Over the years we’ve had many conversations about international theological education. In the United Methodist Church we’ve sometimes done well in this regard, and sometimes we haven’t. What challenges and opportunities do you see in the days ahead for the new denomination as it attempts to implement international programs for theological education?
This is way above my paygrade! My preference, as happens in my current work in Russia, is to do on-site teaching. Cliff College in England is the epicenter of innovation in this area and their work is very impressive. So, we will find a way forward. We need input from global Methodism; this requires supporting schools outside the United States so that they will have their own voice and integrity.

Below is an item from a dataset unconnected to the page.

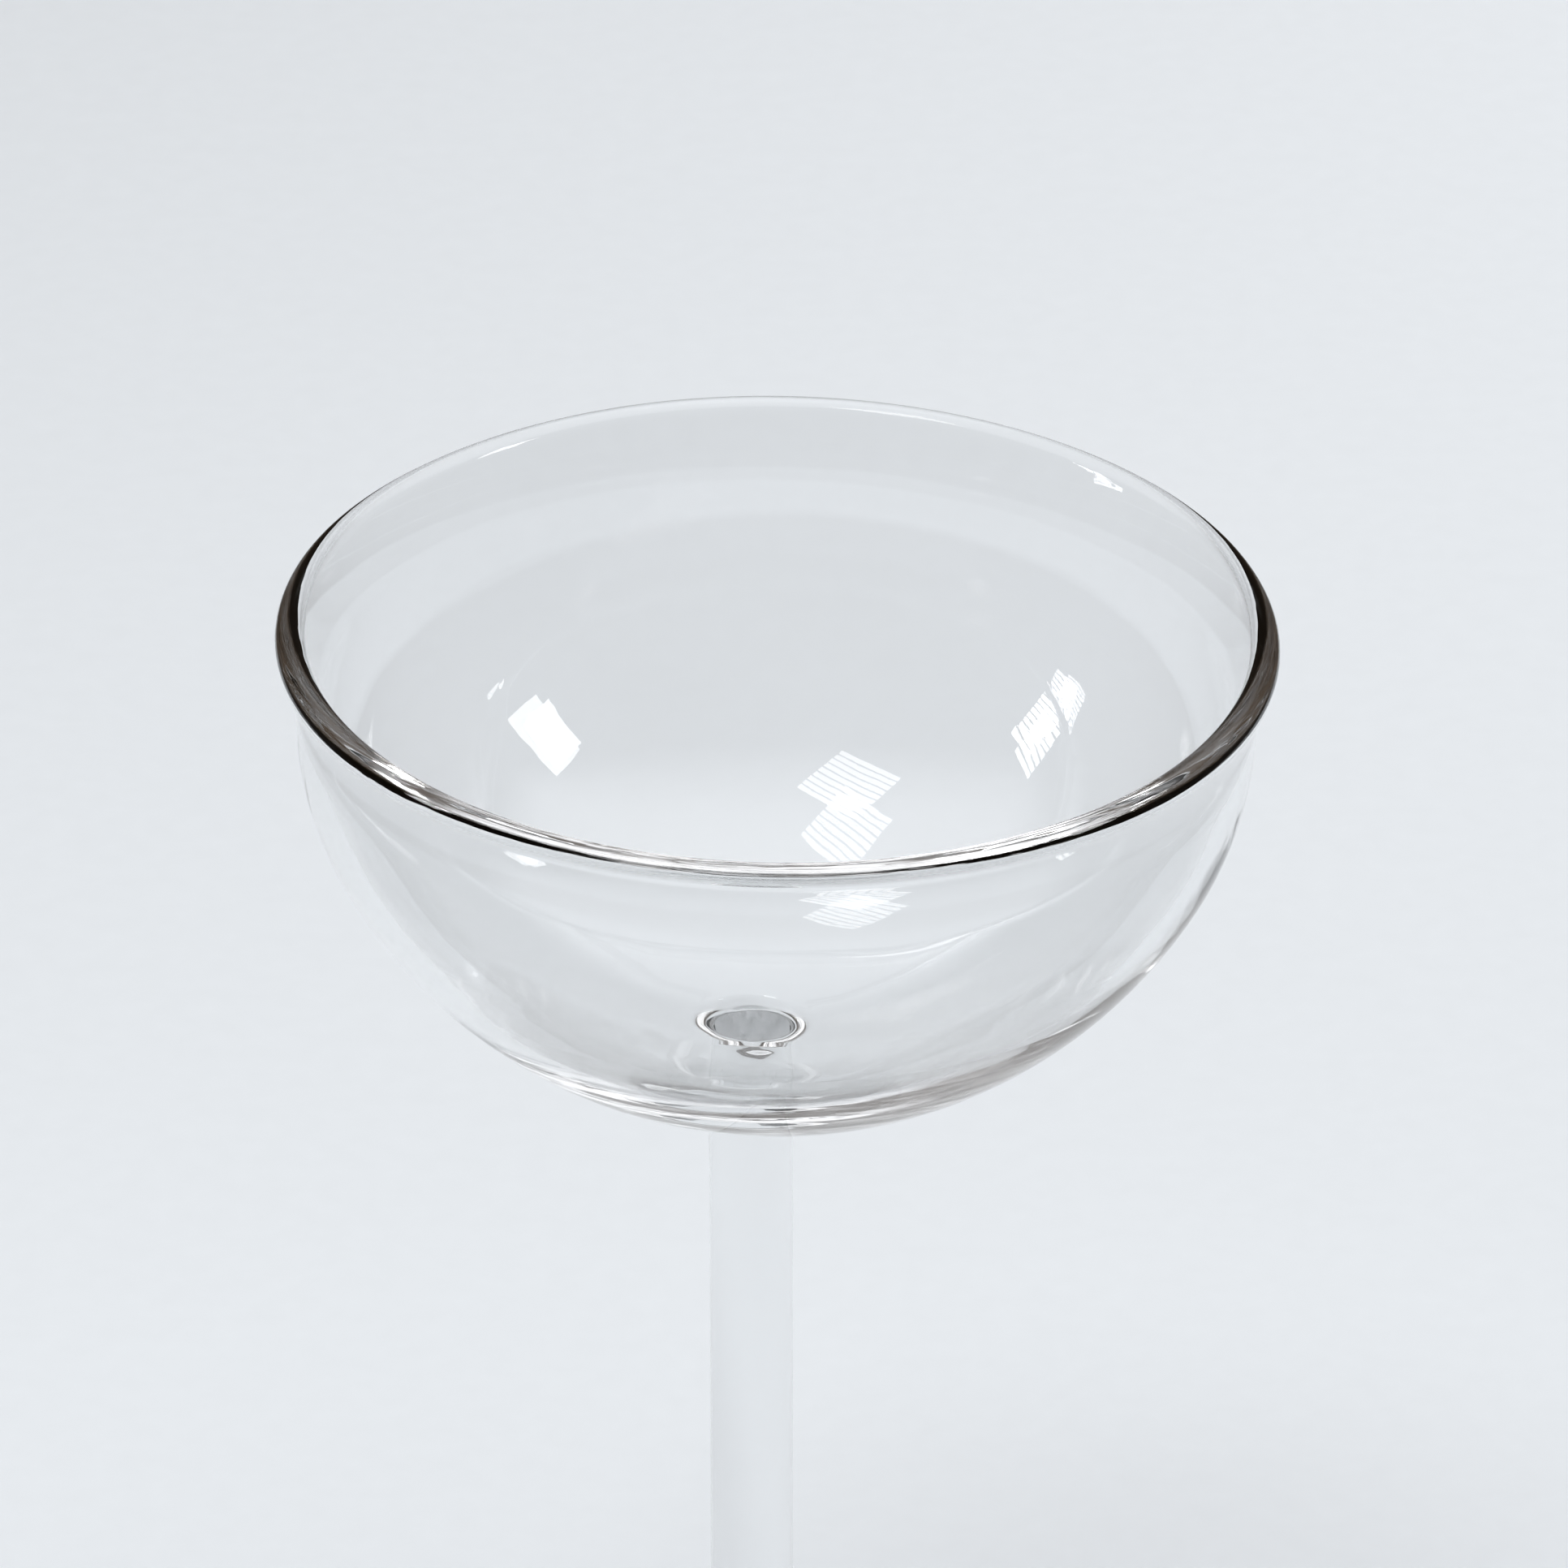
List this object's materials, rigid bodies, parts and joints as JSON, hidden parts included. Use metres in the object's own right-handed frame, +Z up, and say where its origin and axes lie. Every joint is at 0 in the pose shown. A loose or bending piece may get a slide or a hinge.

At present you’re finishing up a four-volume work on divine action. What do you mean by “divine action,” and why is it so important that you would devote four volumes to it?
Divine action is simply short hand for particular claims about what God has done, say, in history, or is doing now, say, in our lives and in particular providence. Once we look under the surface there are a host of issues to pursue. I have been working on them for fifty years and am now completing volume four. The first volume unpacks and resolves objections to divine action; the second is an immersion in the premodern tradition which identified various worries about specific divine actions; the third is devoted to systematic theology; and the fourth lays out an on-going agenda for the future.
I first got interested in the topic because of my dissatisfaction with Calvinism; I was smitten with issues related to human action in my undergraduate work in analytic philosophy and experimental psychology; and over time I was convinced that I could solve certain long-standing debates, such as the relation between grace and freedom.
That said, I have deliberately pursued serious detours into other terrain, notably, evangelism, the epistemology of theology, and Wesley Studies. I am currently pursuing long-standing interests in the relation between theology and politics. All these have provided invaluable insights on issues related to divine action. At heart I remain an Irish Methodist doing what I can for the fresh articulation of our heritage.
Your influence on at least two generations of orthodox, Wesleyan scholars has been considerable. For many of us, you’ve been a model, even a spiritual father. What advice do you have for those who have come after you in this work of preserving the faith once and for all entrusted to the saints?
I appreciate the kind words! On advice, let me try telegrams. Be anchored in a discipline that requires rigorous standards of excellence; for me that has been analytic philosophy. Stand by the truth and work on it until it becomes essential to your identity. Never, ever be up for sale, as far as the revelation of God mediated in Scripture is concerned. Stay grounded in regular ministry in the church. Take the politics of institutions seriously; be street-smart. Know your critics better than they know themselves. Always keep political commitments penultimate. Fast and pray as best you can!